How to Dress Well, “Total Loss” (Weird World/Acephale) ★★½ Soundcloud’s visualized sound wave telegraphs the white-noise conclusion in this album’s opening track — an inevitable blizzard after the song’s chilly dub piano and icy R&B falsetto — as well as the come-down crash in “Say My Name or Say Whatever” and the soulful slow-down in “How Many?” It’s OK to look, though; this stuff’s nothing if not cinematic. The second full-length from singer-producer Tom Krell, an occasional Chicagoan, conjures more ethereal sounds from the netherworld over which Krell applies his cool coo. It’s a one-note gimmick, but when it works — more than half the time — it kills — and chills.California Wives, “Art History” (Vagrant) ★★★ — Some debut albums self-consciously demand attention. Chicago quartet California Wives laid these 11 breezy tracks before listeners without fanfare. “Art History,” indeed — this is airy, accessible pop that’s easy to stand back and regard. They’re sketches and sound paintings of the band’s new wave, guitars-and-synths influences, old and new. Singer Jayson Kramer is dry and deadpan, very much like the Sea & Cake’s Sam Prekop; the band isn’t as intricate and daring, but there’s real beauty in their New Order simplicity and M83 widescreen view.

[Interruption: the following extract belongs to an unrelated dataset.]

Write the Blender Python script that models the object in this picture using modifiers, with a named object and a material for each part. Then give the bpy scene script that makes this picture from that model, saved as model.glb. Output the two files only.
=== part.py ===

The Hood Internet, “Feat” (Decon) ★★ — Chicago DJ duo the Hood Internet’s rep as party meisters earned national acclaim for their manic mash-ups of hip-hop and indie rock. Which makes the overall downbeat tone of this first album of purely original material (due Oct. 2) all the more surprising. Even a song called “More Fun” is minor-key and moody. Crowded with guest vocalists — most tracks pair a rapper with a rocker, like Donwill with My Gold Mask on “Do You Give Up Now,” A.C. Newman with Sims on “One for the Record Books” and the great BBU with Annie Hart on the album’s greatest and liveliest feat, “Won’t F--- Us Over” — the duo’s underlying music is ruminative and introspective. They’ve definitely stopped the fancy footwork.
In concert: Try the music live when the Hood Internet headlines the Metro on Nov. 2 (the previous Sept. 20 date was postponed).